New Tewkesbury quarry will build the foundations of Gloucestershire's future

After a five year battle to get planning permission to transform farmland on the edge of Tewkesbury into a quarry, SoGlos talks exclusively to owner Moreton Cullimore about what he believes the quarry means for Gloucestershire and the future of his business.

By Emma Luther  |  Published
Moreton Cullimore is at the helm of family firm Cullimore Group which has been trading in Gloucestershire for almost 100 years.

There's a huge amount of development in Gloucestershire right now. From major work on the A417 'missing link' road network to new housing estates in Cheltenham and Tewkesbury, as well as a new designer outlet shopping destination, there's a lot going on.

And, to make these ambitious plans for the future possible, raw materials from the ground are required — in significant quantities. Up until now, most of the sand and gravel for new developments has been making its way into Gloucestershire from Wiltshire.

However, from 2025, there'll be a major new supplier with the launch of Bow Farm on the edge of Tewkesbury being transformed into a huge quarry to extract the minerals needed for these significant developments.

It's not been a simple journey for the owners to get to this point, with planning challenges stretching out the proposal period to five years. But since the green light was granted in February 2024, it's all systems go for Cullimore Group, with the 160 acre quarry near Twyning set to open early in 2025.

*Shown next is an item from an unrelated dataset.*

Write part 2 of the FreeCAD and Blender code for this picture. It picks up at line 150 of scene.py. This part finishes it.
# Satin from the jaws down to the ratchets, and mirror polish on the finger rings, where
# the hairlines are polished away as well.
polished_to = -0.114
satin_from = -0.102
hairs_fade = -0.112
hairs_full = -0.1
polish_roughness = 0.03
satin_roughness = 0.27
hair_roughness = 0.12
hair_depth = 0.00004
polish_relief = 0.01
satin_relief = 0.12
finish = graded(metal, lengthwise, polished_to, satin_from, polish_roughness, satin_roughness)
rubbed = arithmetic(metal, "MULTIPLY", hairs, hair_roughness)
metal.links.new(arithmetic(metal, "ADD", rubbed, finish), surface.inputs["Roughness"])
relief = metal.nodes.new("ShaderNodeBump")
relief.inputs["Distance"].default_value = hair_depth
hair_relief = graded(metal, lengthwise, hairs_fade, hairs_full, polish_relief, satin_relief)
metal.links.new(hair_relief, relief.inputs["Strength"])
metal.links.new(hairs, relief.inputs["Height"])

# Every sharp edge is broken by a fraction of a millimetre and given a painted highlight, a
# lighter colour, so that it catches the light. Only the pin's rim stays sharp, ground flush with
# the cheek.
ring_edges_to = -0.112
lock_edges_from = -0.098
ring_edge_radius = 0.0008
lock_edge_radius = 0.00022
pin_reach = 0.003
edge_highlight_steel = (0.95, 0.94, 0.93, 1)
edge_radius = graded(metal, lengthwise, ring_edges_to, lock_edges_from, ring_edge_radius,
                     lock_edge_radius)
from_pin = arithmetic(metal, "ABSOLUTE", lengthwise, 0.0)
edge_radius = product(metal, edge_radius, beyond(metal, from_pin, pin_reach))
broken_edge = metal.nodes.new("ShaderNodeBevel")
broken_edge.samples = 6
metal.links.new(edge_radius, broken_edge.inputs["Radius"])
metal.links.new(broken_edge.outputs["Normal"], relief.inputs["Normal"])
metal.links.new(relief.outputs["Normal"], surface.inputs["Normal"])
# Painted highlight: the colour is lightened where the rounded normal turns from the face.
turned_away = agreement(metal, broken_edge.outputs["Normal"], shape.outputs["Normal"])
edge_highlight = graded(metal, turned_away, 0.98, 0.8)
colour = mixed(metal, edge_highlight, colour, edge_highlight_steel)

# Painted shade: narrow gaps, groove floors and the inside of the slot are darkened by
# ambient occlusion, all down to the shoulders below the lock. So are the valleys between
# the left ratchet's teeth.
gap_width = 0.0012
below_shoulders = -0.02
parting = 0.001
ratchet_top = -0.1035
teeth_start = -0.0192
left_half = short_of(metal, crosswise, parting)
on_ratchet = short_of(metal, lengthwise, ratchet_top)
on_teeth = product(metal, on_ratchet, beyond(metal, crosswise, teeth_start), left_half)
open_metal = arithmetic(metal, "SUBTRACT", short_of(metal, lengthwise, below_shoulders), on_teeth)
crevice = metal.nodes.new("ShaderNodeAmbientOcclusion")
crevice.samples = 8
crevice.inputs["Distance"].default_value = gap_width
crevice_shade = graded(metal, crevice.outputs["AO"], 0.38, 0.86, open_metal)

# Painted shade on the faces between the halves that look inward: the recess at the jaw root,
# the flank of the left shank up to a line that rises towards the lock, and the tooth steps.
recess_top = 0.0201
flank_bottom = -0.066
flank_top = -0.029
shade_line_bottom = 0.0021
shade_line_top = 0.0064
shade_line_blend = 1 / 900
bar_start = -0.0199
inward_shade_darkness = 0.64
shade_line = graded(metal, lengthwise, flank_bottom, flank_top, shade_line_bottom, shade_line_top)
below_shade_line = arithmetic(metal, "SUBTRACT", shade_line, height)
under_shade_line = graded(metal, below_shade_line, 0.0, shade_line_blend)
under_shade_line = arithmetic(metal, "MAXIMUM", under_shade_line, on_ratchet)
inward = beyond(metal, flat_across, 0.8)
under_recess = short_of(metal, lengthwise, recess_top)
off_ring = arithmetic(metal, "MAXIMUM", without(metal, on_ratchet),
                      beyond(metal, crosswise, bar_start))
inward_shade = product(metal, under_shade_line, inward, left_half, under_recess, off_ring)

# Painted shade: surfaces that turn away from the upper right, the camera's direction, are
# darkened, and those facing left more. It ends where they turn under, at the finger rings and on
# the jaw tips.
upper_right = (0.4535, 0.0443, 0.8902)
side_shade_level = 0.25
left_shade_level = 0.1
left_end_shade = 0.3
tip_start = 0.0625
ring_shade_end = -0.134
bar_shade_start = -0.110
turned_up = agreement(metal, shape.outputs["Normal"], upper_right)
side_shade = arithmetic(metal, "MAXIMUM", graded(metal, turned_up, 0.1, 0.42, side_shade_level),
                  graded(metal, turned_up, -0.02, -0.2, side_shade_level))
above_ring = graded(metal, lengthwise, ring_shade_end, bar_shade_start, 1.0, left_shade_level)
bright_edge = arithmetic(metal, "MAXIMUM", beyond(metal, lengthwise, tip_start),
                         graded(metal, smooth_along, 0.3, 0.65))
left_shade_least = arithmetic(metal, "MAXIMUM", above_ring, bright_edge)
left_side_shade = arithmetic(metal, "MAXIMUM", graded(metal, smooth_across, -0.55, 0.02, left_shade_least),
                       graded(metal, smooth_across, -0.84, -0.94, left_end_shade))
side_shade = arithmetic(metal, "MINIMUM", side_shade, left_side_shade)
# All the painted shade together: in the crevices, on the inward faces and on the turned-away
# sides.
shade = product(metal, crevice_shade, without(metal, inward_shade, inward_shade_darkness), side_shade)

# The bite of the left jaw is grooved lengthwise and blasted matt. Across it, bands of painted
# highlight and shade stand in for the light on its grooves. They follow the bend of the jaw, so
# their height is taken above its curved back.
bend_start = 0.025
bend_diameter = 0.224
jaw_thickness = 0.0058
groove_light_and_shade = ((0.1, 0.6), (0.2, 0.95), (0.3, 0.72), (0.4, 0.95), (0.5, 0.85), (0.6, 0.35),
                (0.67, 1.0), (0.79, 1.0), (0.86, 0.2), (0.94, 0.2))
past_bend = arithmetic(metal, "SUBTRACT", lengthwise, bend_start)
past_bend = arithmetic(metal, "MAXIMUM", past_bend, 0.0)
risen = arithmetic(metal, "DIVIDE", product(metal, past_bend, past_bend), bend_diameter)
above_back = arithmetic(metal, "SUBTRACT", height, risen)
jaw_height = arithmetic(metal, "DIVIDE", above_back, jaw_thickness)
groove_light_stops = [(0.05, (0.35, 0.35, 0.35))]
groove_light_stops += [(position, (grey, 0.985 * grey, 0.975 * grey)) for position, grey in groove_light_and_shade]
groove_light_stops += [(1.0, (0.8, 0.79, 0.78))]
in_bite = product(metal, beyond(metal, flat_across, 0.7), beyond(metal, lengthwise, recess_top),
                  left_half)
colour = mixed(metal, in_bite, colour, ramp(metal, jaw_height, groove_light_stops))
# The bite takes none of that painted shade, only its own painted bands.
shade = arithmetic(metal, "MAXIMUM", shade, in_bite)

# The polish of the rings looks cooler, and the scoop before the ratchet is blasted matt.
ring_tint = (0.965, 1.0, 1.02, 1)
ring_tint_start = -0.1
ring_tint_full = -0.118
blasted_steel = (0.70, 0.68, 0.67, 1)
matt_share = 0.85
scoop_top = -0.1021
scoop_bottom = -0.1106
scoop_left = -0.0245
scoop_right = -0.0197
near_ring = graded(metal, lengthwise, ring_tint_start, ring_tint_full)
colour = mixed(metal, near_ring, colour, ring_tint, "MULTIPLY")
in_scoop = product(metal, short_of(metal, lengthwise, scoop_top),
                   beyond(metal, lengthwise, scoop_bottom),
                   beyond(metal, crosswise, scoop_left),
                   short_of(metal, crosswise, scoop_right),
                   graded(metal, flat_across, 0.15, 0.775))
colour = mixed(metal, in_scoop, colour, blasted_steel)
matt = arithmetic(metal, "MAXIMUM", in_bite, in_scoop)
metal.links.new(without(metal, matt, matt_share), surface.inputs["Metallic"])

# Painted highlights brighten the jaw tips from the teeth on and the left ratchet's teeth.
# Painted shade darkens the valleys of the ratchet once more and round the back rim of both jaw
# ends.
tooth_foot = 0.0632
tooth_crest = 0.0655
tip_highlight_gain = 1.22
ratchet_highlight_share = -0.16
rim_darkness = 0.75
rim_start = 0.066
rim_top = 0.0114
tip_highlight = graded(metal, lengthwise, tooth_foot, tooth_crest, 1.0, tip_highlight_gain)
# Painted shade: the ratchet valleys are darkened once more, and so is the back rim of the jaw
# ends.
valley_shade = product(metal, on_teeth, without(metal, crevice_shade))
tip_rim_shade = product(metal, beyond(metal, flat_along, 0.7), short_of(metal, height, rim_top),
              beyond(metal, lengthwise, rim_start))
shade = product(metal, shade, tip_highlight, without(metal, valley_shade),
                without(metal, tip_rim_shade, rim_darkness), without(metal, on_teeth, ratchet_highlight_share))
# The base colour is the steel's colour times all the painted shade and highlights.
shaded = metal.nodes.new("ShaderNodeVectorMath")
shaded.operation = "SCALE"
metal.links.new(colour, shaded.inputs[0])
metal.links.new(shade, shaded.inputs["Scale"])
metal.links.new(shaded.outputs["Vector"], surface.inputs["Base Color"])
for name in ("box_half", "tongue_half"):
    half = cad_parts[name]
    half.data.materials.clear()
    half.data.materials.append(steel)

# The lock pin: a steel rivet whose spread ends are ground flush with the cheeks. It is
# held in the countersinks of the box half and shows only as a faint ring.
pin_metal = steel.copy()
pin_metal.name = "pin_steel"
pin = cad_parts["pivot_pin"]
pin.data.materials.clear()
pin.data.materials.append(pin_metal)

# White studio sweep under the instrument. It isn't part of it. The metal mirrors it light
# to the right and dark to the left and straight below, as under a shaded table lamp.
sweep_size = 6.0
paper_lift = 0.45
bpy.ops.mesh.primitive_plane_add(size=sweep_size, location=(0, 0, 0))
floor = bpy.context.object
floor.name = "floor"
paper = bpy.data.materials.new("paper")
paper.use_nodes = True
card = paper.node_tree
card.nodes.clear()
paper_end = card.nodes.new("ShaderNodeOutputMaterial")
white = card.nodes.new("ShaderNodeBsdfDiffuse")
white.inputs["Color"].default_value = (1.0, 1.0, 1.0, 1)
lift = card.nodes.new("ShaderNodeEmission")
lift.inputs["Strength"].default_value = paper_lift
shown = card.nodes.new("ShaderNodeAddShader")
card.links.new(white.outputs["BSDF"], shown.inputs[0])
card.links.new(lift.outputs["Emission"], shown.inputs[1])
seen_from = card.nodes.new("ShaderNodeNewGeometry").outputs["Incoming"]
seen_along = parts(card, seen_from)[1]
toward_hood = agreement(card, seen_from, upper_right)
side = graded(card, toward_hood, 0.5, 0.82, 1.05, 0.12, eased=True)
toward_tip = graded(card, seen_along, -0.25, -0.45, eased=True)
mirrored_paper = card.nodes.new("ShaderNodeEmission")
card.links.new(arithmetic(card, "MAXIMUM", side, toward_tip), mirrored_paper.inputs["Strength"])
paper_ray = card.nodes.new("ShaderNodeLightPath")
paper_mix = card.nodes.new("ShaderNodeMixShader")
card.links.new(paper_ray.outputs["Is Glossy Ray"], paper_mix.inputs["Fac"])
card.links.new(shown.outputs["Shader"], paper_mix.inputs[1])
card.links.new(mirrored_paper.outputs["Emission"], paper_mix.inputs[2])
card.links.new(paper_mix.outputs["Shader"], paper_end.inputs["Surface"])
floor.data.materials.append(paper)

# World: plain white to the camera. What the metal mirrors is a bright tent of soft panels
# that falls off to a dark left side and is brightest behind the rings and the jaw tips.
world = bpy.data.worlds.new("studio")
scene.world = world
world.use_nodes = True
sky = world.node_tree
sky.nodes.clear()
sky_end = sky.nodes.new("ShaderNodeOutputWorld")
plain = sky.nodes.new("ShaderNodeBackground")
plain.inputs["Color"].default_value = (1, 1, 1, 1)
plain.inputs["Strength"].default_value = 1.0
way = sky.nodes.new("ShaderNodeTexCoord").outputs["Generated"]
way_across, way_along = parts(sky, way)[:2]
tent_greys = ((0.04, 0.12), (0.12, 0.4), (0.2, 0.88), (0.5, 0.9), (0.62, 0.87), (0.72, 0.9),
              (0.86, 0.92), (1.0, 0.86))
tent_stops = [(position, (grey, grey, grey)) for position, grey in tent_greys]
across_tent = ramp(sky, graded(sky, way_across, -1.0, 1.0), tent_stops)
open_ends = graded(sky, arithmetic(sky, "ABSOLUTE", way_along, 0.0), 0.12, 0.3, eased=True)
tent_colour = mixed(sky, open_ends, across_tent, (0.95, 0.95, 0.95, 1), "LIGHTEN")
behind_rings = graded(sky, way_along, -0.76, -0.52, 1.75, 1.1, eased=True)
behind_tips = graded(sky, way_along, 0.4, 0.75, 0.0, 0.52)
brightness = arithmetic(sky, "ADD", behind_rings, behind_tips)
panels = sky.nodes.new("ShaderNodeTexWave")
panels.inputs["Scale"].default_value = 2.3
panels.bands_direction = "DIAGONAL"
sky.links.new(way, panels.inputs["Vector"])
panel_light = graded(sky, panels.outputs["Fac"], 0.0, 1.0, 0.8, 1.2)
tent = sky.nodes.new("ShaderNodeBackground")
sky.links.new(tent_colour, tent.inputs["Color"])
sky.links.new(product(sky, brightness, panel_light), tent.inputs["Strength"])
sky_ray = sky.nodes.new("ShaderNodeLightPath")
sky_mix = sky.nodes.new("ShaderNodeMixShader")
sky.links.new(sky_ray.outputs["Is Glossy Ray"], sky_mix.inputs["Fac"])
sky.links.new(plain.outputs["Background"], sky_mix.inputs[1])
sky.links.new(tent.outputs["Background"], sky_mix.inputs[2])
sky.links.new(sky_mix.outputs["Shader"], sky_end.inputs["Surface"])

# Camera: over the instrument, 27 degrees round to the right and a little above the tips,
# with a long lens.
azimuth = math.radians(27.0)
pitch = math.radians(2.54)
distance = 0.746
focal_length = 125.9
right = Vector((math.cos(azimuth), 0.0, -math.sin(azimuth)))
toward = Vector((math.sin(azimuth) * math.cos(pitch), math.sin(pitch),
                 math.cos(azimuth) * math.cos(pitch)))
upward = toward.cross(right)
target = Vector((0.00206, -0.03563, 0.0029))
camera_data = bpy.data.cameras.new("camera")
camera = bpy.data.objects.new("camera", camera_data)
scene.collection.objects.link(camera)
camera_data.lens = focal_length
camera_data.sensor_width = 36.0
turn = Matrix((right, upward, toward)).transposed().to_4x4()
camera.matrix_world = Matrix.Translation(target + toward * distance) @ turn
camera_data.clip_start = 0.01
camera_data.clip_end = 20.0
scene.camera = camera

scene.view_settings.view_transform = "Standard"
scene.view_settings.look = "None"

And it'll be providing much of the raw materials needed to build the foundations of homes, hospitals, schools, roads and businesses across Gloucestershire.

Managing director, Moreton Cullimore said: 'If you want bricks and concrete, you need quality minerals from quarries like mine.

'Our new quarry is a useful resource on the doorstep of Gloucestershire's development. With all of the work going on, it makes sense to have stone coming from the county instead of being imported from Wiltshire.

'Our new quarry will reduce the number of the trucks coming up the A417, reducing diesel emissions, and lowering transportation costs.'

The quarry is expected to produce 1.5million tonnes of sand and gravel over nine years before the land is transformed onto a wetland sanctuary for wildlife in 2034.

For Moreton, who was born in Gloucester and grew up in Stroud, the move to open the quarry doesn't just help literally build the foundations of Gloucestershire's future, it also secures the future of his own business.

Cullimore Group has interests in concrete, haulage and quarrying as well as a very successful fabrication site at junction 13 of the M5 with welders making gates and fixing truck bodies.

Moreton said: 'Nine years of extractable mineral work gives a reassuring future to all elements of the business. We have owned all of our sites and we are custodians of the land.

'We work with our neighbours and have pride in what we do. We're a Gloucestershire business, that owns a piece of Gloucestershire that we will work on, and the land will go back to agricultural use with the original soil returned to the ground.'

Soil from the fields, that were previously used to farm wheat and barley, will be stored and used as sound suppression bunds during the quarrying work.

Moreton added: 'Everything looks more beautiful once we have finished working on it. With the wetland pools, dragonflies and bugs will start to increase and the new hedgerows will help the habitat, with more trees having an atmospheric knock on effect.' 

His family firm, which will celebrate its 100th anniversary in 2027, employs just under 100 staff and with the roll out of the new quarry up to 20 new roles will be created.